Gulf investors such as Kingdom Hotels Group and Albawardy Investments fall into the category of ‘special’ investors who, whilst primarily interested in the commercial returns from their hotels, also have a non-commercial reason for investing, i.e. promoting national development and social welfare. Kingdom’s African portfolio includes several hotels in Kenya, and the $100m Movenpick project in Accra, Ghana. Albawardy have invested in two Kempinski hotels in Tanzania, and are planning more projects there.

Other special investors include the various Libyan government investment vehicles, with hotels under whole or partial ownership in Ghana, Togo, Gambia and others, and investments in management companies such as Corinthia and Legacy.

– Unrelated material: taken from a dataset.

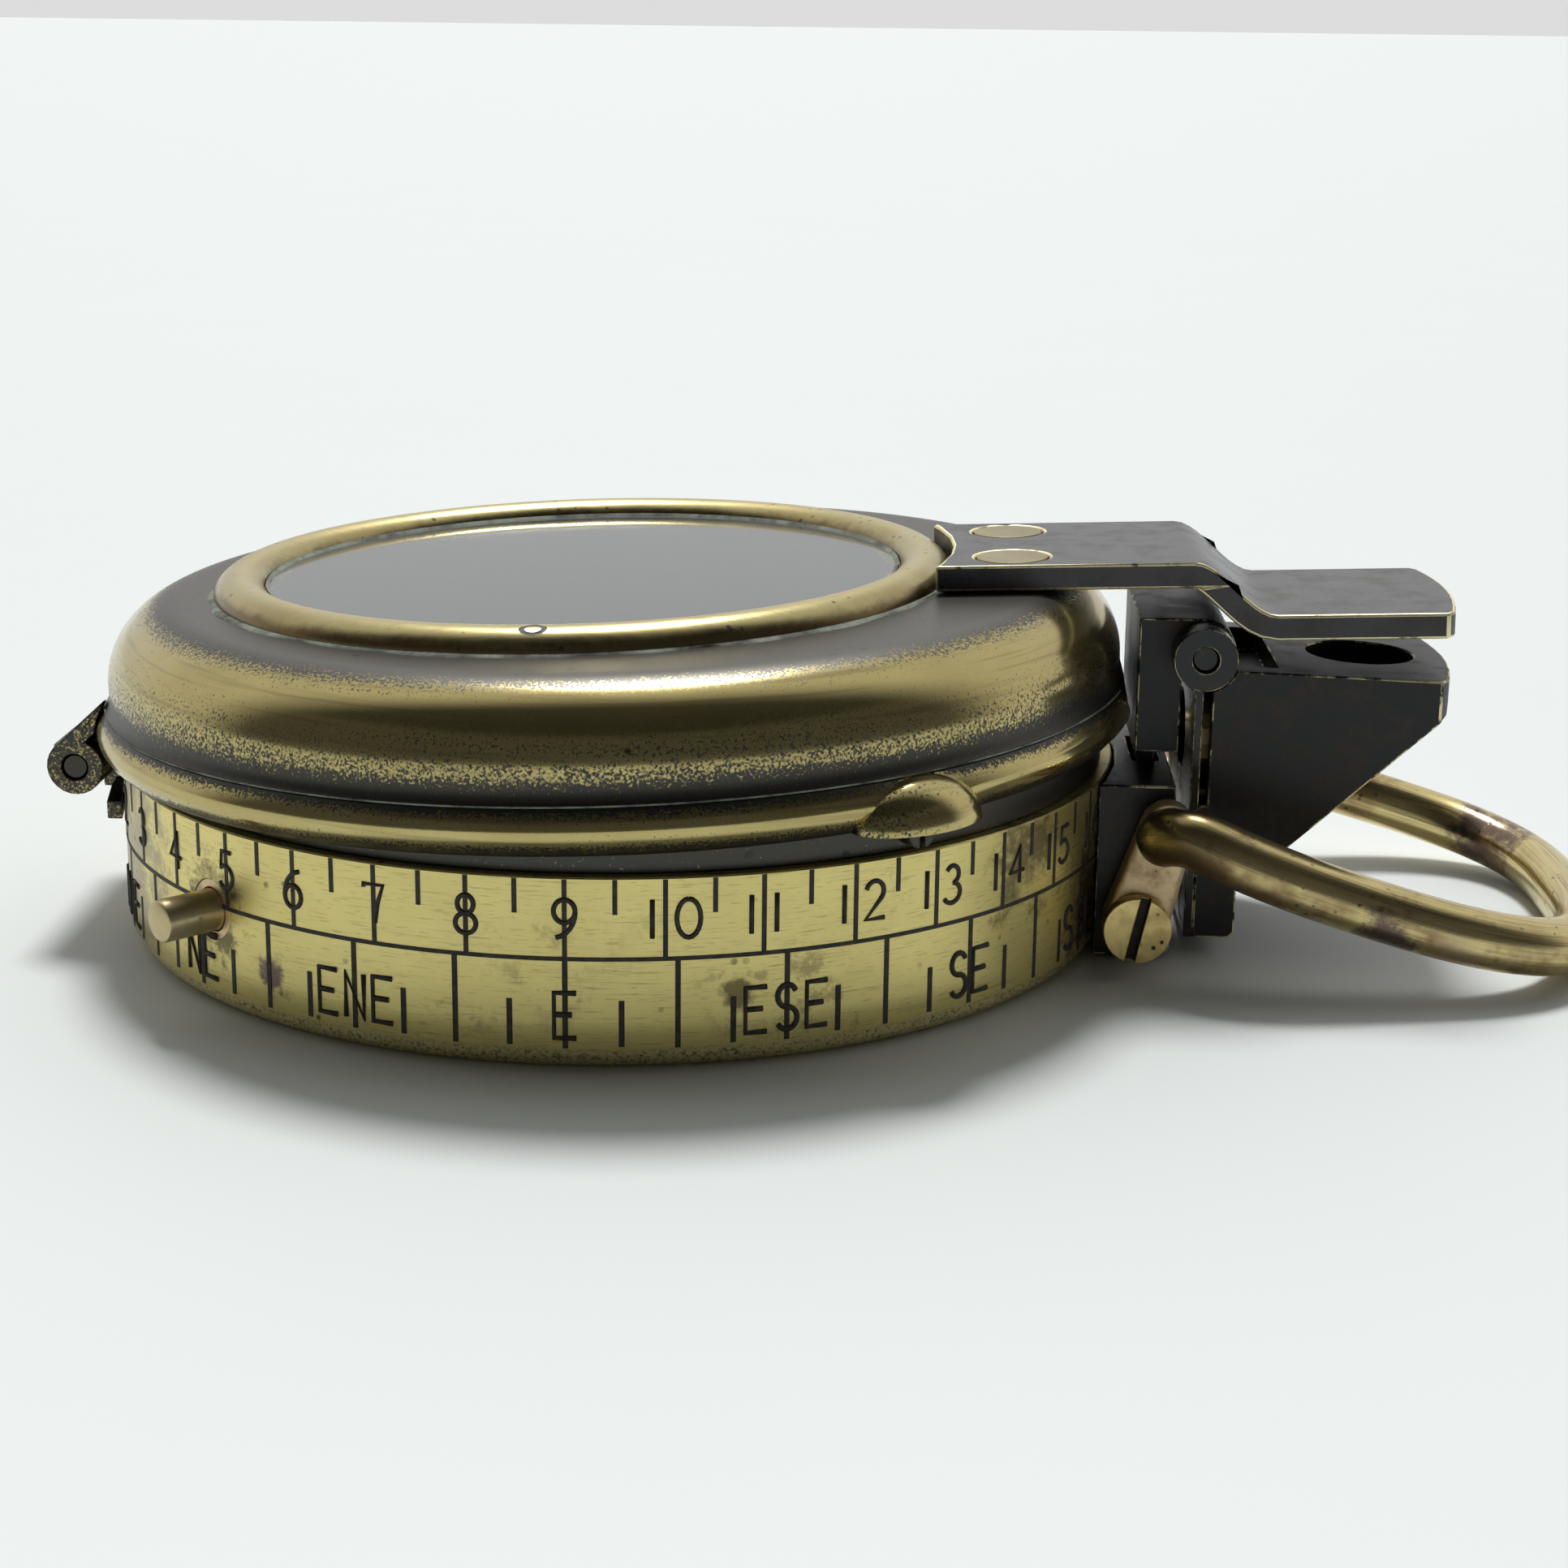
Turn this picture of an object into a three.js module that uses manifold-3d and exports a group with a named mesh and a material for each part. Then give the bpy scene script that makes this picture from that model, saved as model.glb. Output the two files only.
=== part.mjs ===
// Prismatic sighting compass: a round case with a floating card, a hinged window lid with a sighting
// tongue, a sliding prism that folds over the case, and a thumb ring. Millimetres, +Z up.
// The origin is the centre of the case's underside. The lid hinge is at -X, the prism and ring at +X.
import * as THREE from "three";
import { mergeVertices } from "three/addons/utils/BufferGeometryUtils.js";
import Module from "manifold-3d";

const wasm = await Module();
wasm.setup();

// ---------------------------------------------------------------- driving dimensions

const ROUND = 48; // facets of the large round pieces
const SMALL = 16; // facets of pins, screws and holes
const FIT = 0.1; // radial clearance of pieces that sit in each other
const PIN_FIT = 0.1; // radial clearance of hinge pins in their knuckles
const AIR = 0.3; // gap between neighbours that move past each other
const SKIN = 0.15; // gap between pieces soldered along a curved side

const CASE_R = 26.5; // the engraved band
const CASE_WALL = 1.3;
const CASE_IN_R = CASE_R - CASE_WALL;
const FLOOR = 1.3;
const FOOT_H = 1.1; // rounded foot below the band
const FOOT_R = CASE_R - 0.2;
const FOOT_FLAT_R = FOOT_R - 1.2;
const BAND_TOP = 9.5;

const NECK_R = CASE_R - 0.6; // seat ring above the band
const NECK_TOP = BAND_TOP + 2.2;
const BEZEL_R = NECK_R - 2.9; // turning bezel in the seat
const BEZEL_LEDGE = 0.7; // width of the seat's ledge under it
const BEZEL_BOTTOM = BAND_TOP + 0.7;
const BEZEL_TOP = BEZEL_BOTTOM + 3.8;
const LEDGE_T = 0.6;
const SPIGOT_T = 0.8; // seat ring's spigot inside the case
const BEZEL_GLASS_R = BEZEL_R - 1.6;
const BEZEL_GLASS_Z = BEZEL_BOTTOM + 2;
const BEZEL_GLASS_T = 1.1;

const CARD_R = CASE_IN_R - 3;
const CARD_Z = BAND_TOP - 0.9;
const CARD_T = 0.4;
const MAGNET = [2 * (CARD_R - 5.2), 4.6, 1];
const HUB_R = 1.2; // hole through the magnet and the card
const CAP_R = 2.4;
const CAP_H = 1.9;
const POST_R = 1.5;
const POST_TOP = CARD_Z - 1.8;
const NEEDLE_TIP = CARD_Z + 1.5;
const NEEDLE_R = 0.4;

const COLLAR_R = POST_R + 1.3;
const COLLAR_FLANGE_R = COLLAR_R + 1.4;
const COLLAR_BOTTOM = 4.6;
const LEVER_T = 0.6;
const PLUNGER_R = NECK_R - 1.7; // distance of the plunger from the centre
const LEVER_PIVOT_R = PLUNGER_R - 13.2; // distance of the lever's pivot from the centre
const LEVER_PIN_R = 0.45;
const PLUNGER_ROD = 0.6;
const PLUNGER_AZ = 52;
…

And then there are the special lenders, who have contributed so much to the development of hotels in Africa. Notable amongst these are the International Finance Corporation (IFC) and the European Investment Bank (EIB).

In 2006, IFC alone had over $100m committed to the hotel sector in Africa in 14 countries–a tiny sum compared to other sectors, but still far more than any other lender. In recent years, its largest commitments have been in Nigeria ($11m towards the development of the 430-room Novotel Hotel) and in Kenya ($20m for the refurbishment of Kingdom’s Fairmont portfolio). Notably, both of these investments have been alongside blue-chip local or overseas investors–UAC Property Development and Kingdom Hotels respectively.

EIB’s portfolio is smaller, totaling just over 40m, but this excludes several small loans extended through lines of credit to local banks.

In my experience, financing for hotel development, especially in Africa, is almost always sourced locally. African investors need therefore to understand that, although the returns from hotel investments come later than they are used to, those returns are long-term and sustainable.